DATASET CONTENT

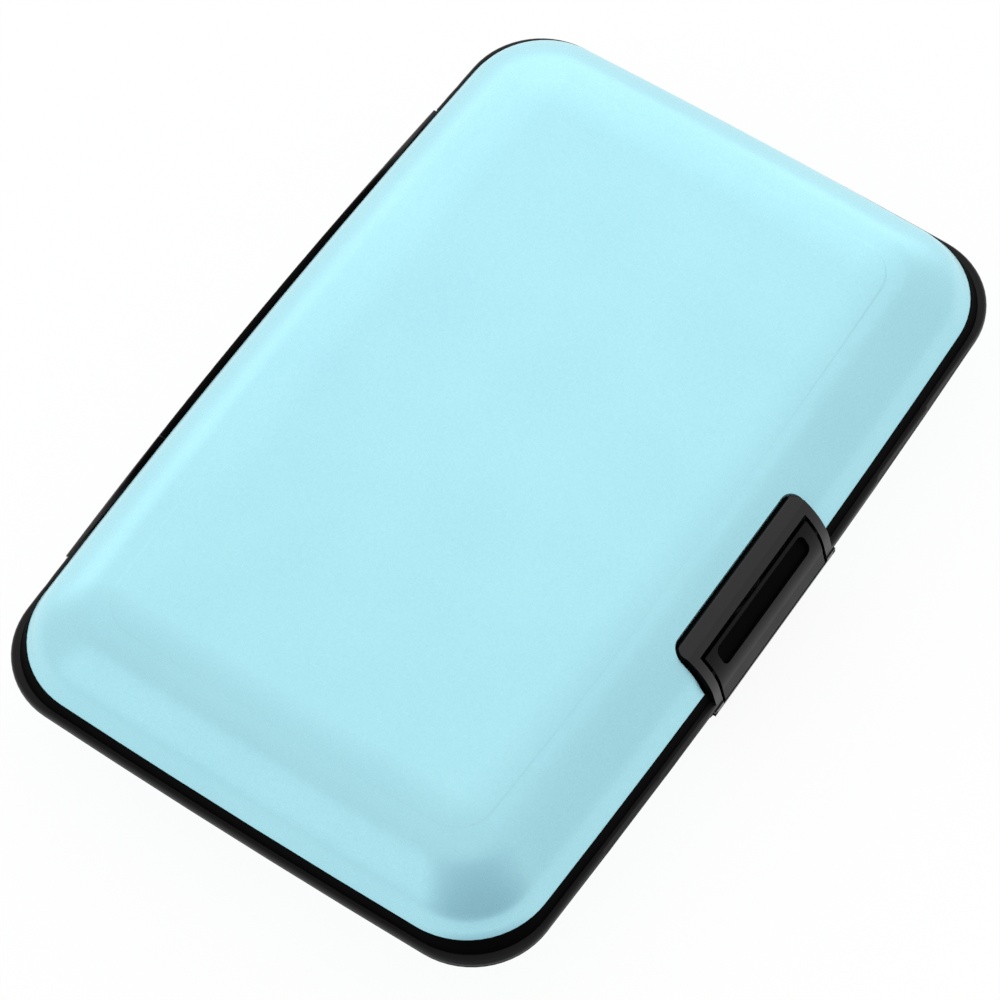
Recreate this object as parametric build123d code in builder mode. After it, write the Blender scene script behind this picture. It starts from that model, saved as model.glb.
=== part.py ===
# Metal card holder: two pressed aluminium shells on moulded frames, hinged along one long side
# and latched on the other, with a folded file of six card pockets inside.
# Millimetres. X runs along the case, +Y to the hinge, +Z up. The origin is the middle of the
# base shell's outer face, which the case rests on.
import os
from build123d import *

os.makedirs("parts", exist_ok=True)

# Pressed shells
shell_length = 107.0
shell_width = 70.4
long_side_bow = 1.1
short_side_bow = 0.5
shell_corner = 10.4
crown_corner = 4.5
crown_inset = 9.0
crown_rise = 6.8
sheet = 0.6

# The shell's wall from its edge to its crown, as shares of the crown's inset and rise
wall_inset_shares = [0, 0.07, 0.17, 0.31, 0.56, 0.78, 1]
wall_rise_shares = [0, 0.17, 0.41, 0.60, 0.84, 0.96, 1]

# Moulded frames, with the belt that shows below each shell's edge
half_belt = 2.4
parting_gap = 0.2
belt_reach = 1.4
belt_corner = 10.0
brim_height = 0.6
brim_round = 0.45
belt_foot_reach = 0.62
belt_top_reach = 0.1
frame_wall = 1.0
flange_thickness = 1.0
flange_reach = 4.5
tape = 0.2

# Locating lip on the base frame, which a rebate in the lid frame drops over
lip_inset = 0.4
lip_height = 0.5
lip_clearance = 0.15
lip_hinge_gap = 7.2
lip_latch_gap = 13.5

# Latch ears: places out from the shell's edge, less than zero inside it, and heights above the parting
ear_half_length = 12.1
ear_cheek = 1.2
ear_corner = 1.4
ear_inner = -4.45
ear_ridge_height = 7.6
ear_shoulder = -2.6
ear_shoulder_height = 7.45
ear_slope = -0.3
ear_slope_height = 5.1
ear_outer = 1.0
ear_outer_height = 1.8
ear_foot = 1.35
ear_ridge_round = 0.35
ear_shoulder_round = 0.8
notch_gap = 0.4
notch_corner = 1.8
rim_gap = 0.05
rim_drop = 0.35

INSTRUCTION
Lines from the start of the material above through the line containing "lip_latch_gap = 13.5" are to be duplicated exactly, and only those.

ANSWER TO THIS PROBLEM
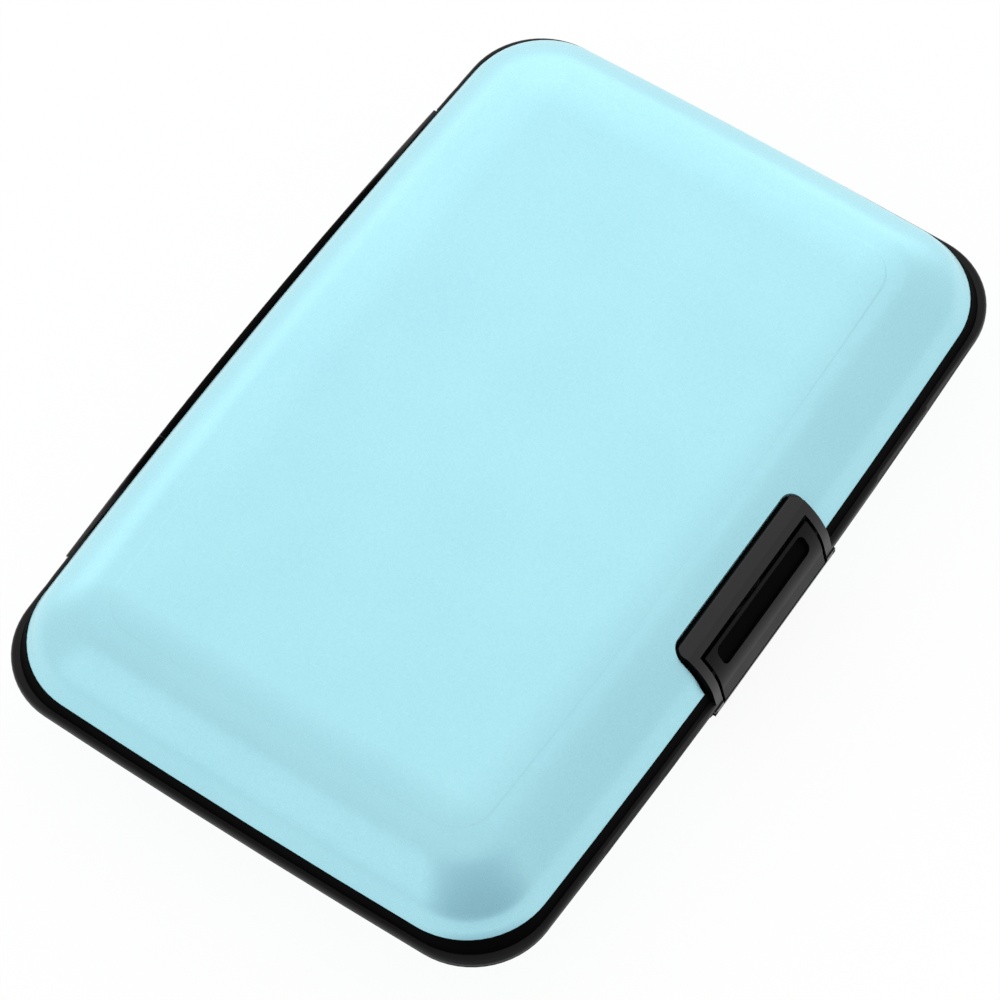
Recreate this object as parametric build123d code in builder mode. After it, write the Blender scene script behind this picture. It starts from that model, saved as model.glb.
=== part.py ===
# Metal card holder: two pressed aluminium shells on moulded frames, hinged along one long side
# and latched on the other, with a folded file of six card pockets inside.
# Millimetres. X runs along the case, +Y to the hinge, +Z up. The origin is the middle of the
# base shell's outer face, which the case rests on.
import os
from build123d import *

os.makedirs("parts", exist_ok=True)

# Pressed shells
shell_length = 107.0
shell_width = 70.4
long_side_bow = 1.1
short_side_bow = 0.5
shell_corner = 10.4
crown_corner = 4.5
crown_inset = 9.0
crown_rise = 6.8
sheet = 0.6

# The shell's wall from its edge to its crown, as shares of the crown's inset and rise
wall_inset_shares = [0, 0.07, 0.17, 0.31, 0.56, 0.78, 1]
wall_rise_shares = [0, 0.17, 0.41, 0.60, 0.84, 0.96, 1]

# Moulded frames, with the belt that shows below each shell's edge
half_belt = 2.4
parting_gap = 0.2
belt_reach = 1.4
belt_corner = 10.0
brim_height = 0.6
brim_round = 0.45
belt_foot_reach = 0.62
belt_top_reach = 0.1
frame_wall = 1.0
flange_thickness = 1.0
flange_reach = 4.5
tape = 0.2

# Locating lip on the base frame, which a rebate in the lid frame drops over
lip_inset = 0.4
lip_height = 0.5
lip_clearance = 0.15
lip_hinge_gap = 7.2
lip_latch_gap = 13.5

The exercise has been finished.